Now, imagine that interest rates shoot higher to 6% right after you buy this Bill.  The price of your Bill will fall to $94.34 for a 2.83% loss. But that’s just a short-term unrealized loss and not necessarily a realized loss. After all, if you hold the Bill for 1 year you will still get your $100 plus 3% in interest.

So, what’s happening here?  The price of the Bill has compressed as the market environment changed.  Had you purchased another Bill immediately after the price decline you would have earned 5.99% on the second Bill. If you’d doubled down on the first Bill you would have earned an average return of 4.49% on both Bills thereby increasing your average return.  The price decline was bad in the short-term, but it was good in the long-term!  In other words, as prices compress positively (think bull market) in the short-term they tend to pull future returns into the present thereby lowering future returns, whereas, when prices compress negatively (think, bear market), they push future returns higher.

Stocks, while not perfectly analogous to bonds, are essentially coupon paying financial instruments. For instance, rolling mutli-year dividend payments from corporate America have been remarkably stable throughout history.² Now, the problem with the stock market is that the stock market has a very long and relatively imprecise duration³, but by my calculations it’s about 25 years at present. Of course, most people don’t have that kind of patience.  But with a bit of clever analysis it’s not hard to build an asset allocation model that reduces that duration by mixing fixed income instruments with stocks making all of this much more precise. And in doing so, you’re essentially capturing that price compression concept in a very intelligent manner by realizing a few things:

  1. Price declines are bad in the short-term, but good in the long-term.
  2. Buying dips isn’t just for market timers.
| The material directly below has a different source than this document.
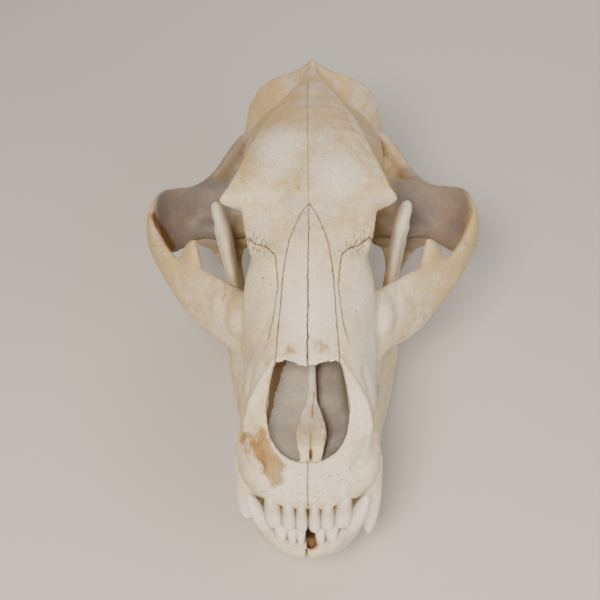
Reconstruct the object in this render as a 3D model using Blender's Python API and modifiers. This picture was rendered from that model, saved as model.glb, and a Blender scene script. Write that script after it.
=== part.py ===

It’s for the savvy asset allocator who realizes that price declines will tend to boost future returns.
  3. The trick is making sure the duration of your asset allocation matches your overall investment time horizon!
  4. The problem with most of today’s stock market asset allocators is that they spend too much time judging a 25 year instrument inside of a short-term time horizon thereby resulting in faulty analysis, excessive activity and all sorts of behavioral biases that reduce future returns.

¹ – I know, I shouldn’t technically call a T-Bill a zero coupon bond, but that’s essentially what it is.   And yes, 3% yielding T-Bills were the golden days!  

² – See Robert Shiller in “Do Stock Prices Move Too Much to be Justified by Subsequent Changes in Dividends?

³ – I like to think of Corporate America as one aggregate living entity. It doesn’t die. It just evolves over time and shifts a growing pool of profits from one legal entity to another to another (usually changing names or getting gobbled up over time) all adding up to higher profits in the aggregate, in the long-run.